Above: TV show stills collage inspired by the art that accompanies Margaret Lyons’s (AB’04) New York magazine columns. (Images courtesy Fox, HBO, CW, FX, AMC, NBC, CBS, and Netflix) Below: Portrait of Margaret Lyons. (Photo courtesy Margaret Lyons; digital collage by Joy Olivia Miller)

TV guide

Television critic Margaret Lyons, AB’04, discusses how her time at the Maroon derailed her plans to attend divinity school.

Television critic Margaret Lyons’s career has come full circle since her days writing for the Maroon. From 2003 to 2004, she penned a pop culture column called Stay Tuned, which now is the name of the TV-watching advice column she writes for New York magazine, where she is an associate editor. I caught up with Lyons, AB’04, to get a behind-the-scenes look at the life of a professional television critic and find out how a religious studies major at the University of Chicago ended up doing what she does.

Margaret Lyons

What’s your typical TV-reviewing setup?

I generally watch things in my apartment, in various states of pajama, sometimes during the workday, sometimes during traditional prime-time TV hours, and often late into the night. Depending on the show, and depending on what I’m watching it for exactly, I can tolerate a lot of distraction. (Not true if I’m writing, in which case I can tolerate no distraction. No music, no nothing.) I write everything in TextEdit, so I usually have at least one document open for notes, one for full sentences that come to mind, and then one where I compose the actual article. Again, this varies by the kind of piece I’m working on. If I’m doing a straight-up review, I focus as much as possible just on the show, but if it’s more of “this is a show I keep up with but am not writing about at this very moment,” odds are I am multitasking.

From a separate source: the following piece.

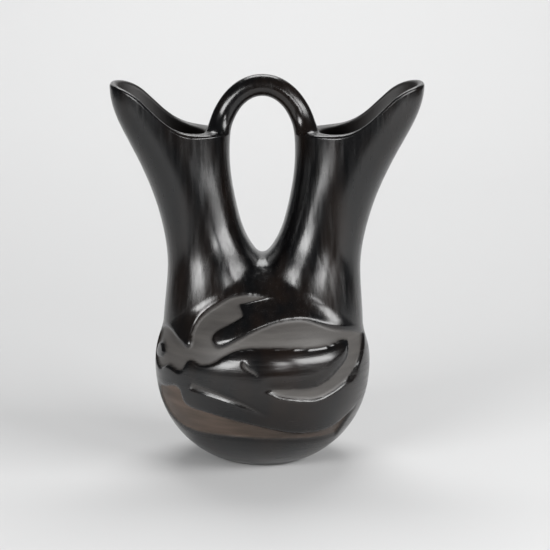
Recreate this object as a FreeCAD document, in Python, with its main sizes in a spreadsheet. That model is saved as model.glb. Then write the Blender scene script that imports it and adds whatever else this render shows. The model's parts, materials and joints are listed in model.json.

You majored in religious studies at the University of Chicago. How did that come to pass?

I was always super interested in religion and religiosity. My mom is Catholic, and my dad’s an agnostic Jew, and I always had lots of questions. I’m a real rules-and-structure person. I was an altar girl, I know every word to Godspell and Jesus Christ Superstar, and I was always fascinated how people thought God worked. I wrote a paper in high school about how the parables in the Gospels are retold in The Great Gatsby, and I remember thinking, “Yeah, I like thinking about wisdom texts in this capacity,” but I always assumed I’d graduate with a math or science degree. Honestly, I still consider myself more of a math and science person than a humanities person, but life is strange. The University didn’t have minors when I was there, but if it did, I’d have a math minor. I think? I took a solid amount of math.

Toward the end of my third year, when it became clear that I wasn't going to pursue more math after college, I did assume I’d wind up continuing to work in that field. I was—and am!—particularly interested in what happens when institutions of religious power encounter institutions of secular power, for example in the United States, when perhaps the government has infringed on someone’s right to free practice. My BA was about the definition of religion in the US Supreme Court, and my vague plan was to do a joint law school/div school program and then battle injustice. This is Sliding Doors me, and I still think about it.

I always enjoyed pop culture, and I come from a family that’s very into TV and movies and books, but I didn’t ever think I’d be a writer. I was a copy editor at the Maroon for four years, but I only wrote about TV my fourth year. That turned out to be a lot of fun, and here we are.

Speaking of the the Maroon, how frequently do you look back on your earlier writing? What have you noticed that has changed about how you write since you first started publishing?

How often do I actually dig it up? God, very, very rarely. As rarely as possible. I think I’m less cynical now than I was when I first started out, and I probably get to the point a lot faster.

How did your time at UChicago influence you in your postgraduate life?

I met several of my closest friends at the University of Chicago, so there’s that. I loved U of C. I like working hard, I like reading, I like math problems, I like underlining things in books, I like writing, and I especially like arguing. The University was proof that I wasn't alone, and sometimes I think that’s the most important thing I learned there. Awwww. I’m not sure I’d be able to figure out which parts of my adult brain and life aren’t influenced by my time at U of C, intellectually, emotionally, etc.

I’ll also add that copyediting the Maroon for four years made me a better writer, editor, and journalist than anything else possibly could have. Training yourself to look for errors, to spot sloppy thinking, to work efficiently, all that jazz—I am grateful to have had the chance to learn in that environment too.

What show, right this second, is the one you most look forward to watching?

Jane the Virgin, Being Mary Jane, Broad City, The Fosters, and Girls.

What's a show that everybody loves (or loved) that you just don't get the hype about?

The Leftovers. I just do not get what people see in that show.